TLDR
- Waller supports rate cuts but warns against aggressive actions given mixed economic signals.
- The U.S. labor market shows weakness while GDP growth remains strong, creating uncertainty.
- Waller favors a cautious approach to rate cuts, following the Fed’s recent reduction.
- Waller’s interview focused on policy, with no political discussion, ahead of possible Fed Chair role.
Federal Reserve Governor Christopher Waller expressed support for lowering interest rates but emphasized the need for caution due to conflicting signals in the economy. In a recent interview, he stated that while he advocates for reducing rates, the Federal Reserve must avoid aggressive cuts that could lead to unintended consequences. Waller’s comments come as discussions about the U.S. economy and monetary policy continue to evolve.
Waller’s Views on Interest Rate Cuts
During an interview on CNBC, Waller reiterated his stance on interest rate reductions. He stated that he continues to believe the central bank should lower rates. However, he cautioned against acting too quickly or too aggressively.
According to Waller, the current economic indicators are mixed, making it necessary for the Fed to tread carefully. “I want to move towards cutting rates, but you’re not going to do it aggressively and fast,” he said. He stressed that taking such actions without proper caution could lead to significant errors in policy.
Waller pointed out that while the labor market has shown signs of weakness, with potential job losses, GDP growth remains strong. Inflation continues to run above the Fed’s target of 2%. This combination of factors creates uncertainty, which is why Waller advocates for a gradual approach to rate cuts. “Something’s got to give. Either the labor market rebounds to match the GDP growth, or that GDP growth is going to pull back,” Waller explained.

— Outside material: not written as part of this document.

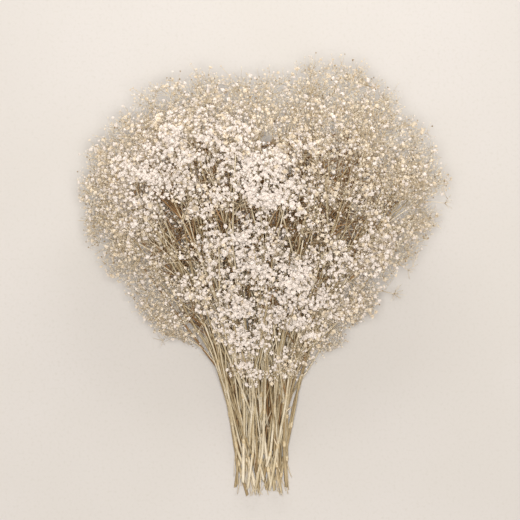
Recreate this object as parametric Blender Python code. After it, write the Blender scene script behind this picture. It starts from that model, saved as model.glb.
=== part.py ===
"""A bunch of dried gypsophila (baby's breath), lying on a table as cut, with no tie.

Every stem is one object: a stalk that bends a little at each joint, the twigs that fork from
it, and the florets and buds that end them, joined as they grew. The stalks lie in layers that
lean to opposite sides, so they cross where they are gathered, each layer on the one below. Above
that neck they fan out into the head. Florets are fewer and larger than life, buds are fewer at
their true size, and both reach all sides of the head and its furthest tips.

Metres. X is across the bunch, +Y runs from the cut ends to the flowers, +Z is up. The origin is
the centre of the base of the whole bunch's box, on the table.
"""

import math
import random
from types import SimpleNamespace

import bpy
import numpy as np
from mathutils import Vector

SEED = 23

# Stalks, counted from the layer on the table upwards
STALKS_PER_LAYER = (5, 6, 7, 7, 6, 5)
LAYER_RADII = (0.0019, 0.0016, 0.0018, 0.0015, 0.0017, 0.00175)
LAYER_LEANS = (0.13, -0.19, 0.16, -0.14, 0.20, -0.16)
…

Economic Uncertainty and the Fed’s Response
Despite signs of job losses in the labor market, Waller acknowledged that GDP growth has remained robust. This discrepancy presents a challenge for the Federal Reserve as it assesses the overall economic health.
Waller’s cautious approach suggests that the Fed must weigh these conflicting signals carefully before making further policy adjustments. “Either way, it’s got to affect what you do with policy,” Waller noted, underlining the importance of balancing these economic factors in decision-making.
While the Fed has already made some rate cuts, including a 0.25% reduction in September 2024, Waller supports further reductions but with a measured pace. He noted that his comfort lies in the current pace of cuts, as indicated in the Federal Open Market Committee’s (FOMC) recent statements.
However, Waller warned against the idea of speeding up the rate cuts. “You can always adjust as you go as the data comes in,” he remarked. “If you went 75 [basis points] tomorrow, then you have a bit of a problem.”
Waller’s Potential Future Role at the Fed
Waller’s recent comments also come amid speculation about his future role in the Federal Reserve. A CNBC report revealed that Waller is one of five finalists being considered to replace Fed Chair Jerome Powell when his term expires in May 2026. Waller had recently interviewed with Treasury Secretary Scott Bessent as part of the selection process.
Waller expressed that his discussions with Bessent were focused solely on policy, with no political agenda involved. “It was actually a great interview. It was a lot of discussion about various aspects of the Fed,” Waller said.
The interview reportedly centered on Waller’s views on monetary policy, particularly his perspectives on past speeches he has given. Waller emphasized that the discussion was purely economic, without any political overtones. This focus on policy reflects his belief that economic considerations should drive decisions at the central bank, rather than political influences.
Outlook for Inflation and the Labor Market
On inflation, Waller shared his continued belief that the effects of former President Trump’s tariffs would be temporary. He believes that these impacts on inflation will fade over time, contributing to a more stable economic environment.
Waller also touched on the labor market, indicating that the past few months likely saw some job losses. While this presents a potential challenge, he remains cautious in his approach, given the broader context of the economy’s performance.
Waller’s comments reflect his careful consideration of current economic trends and his approach to navigating uncertain waters. His focus remains on ensuring that the Fed’s actions are measured and effective in maintaining economic stability without overreacting to short-term fluctuations.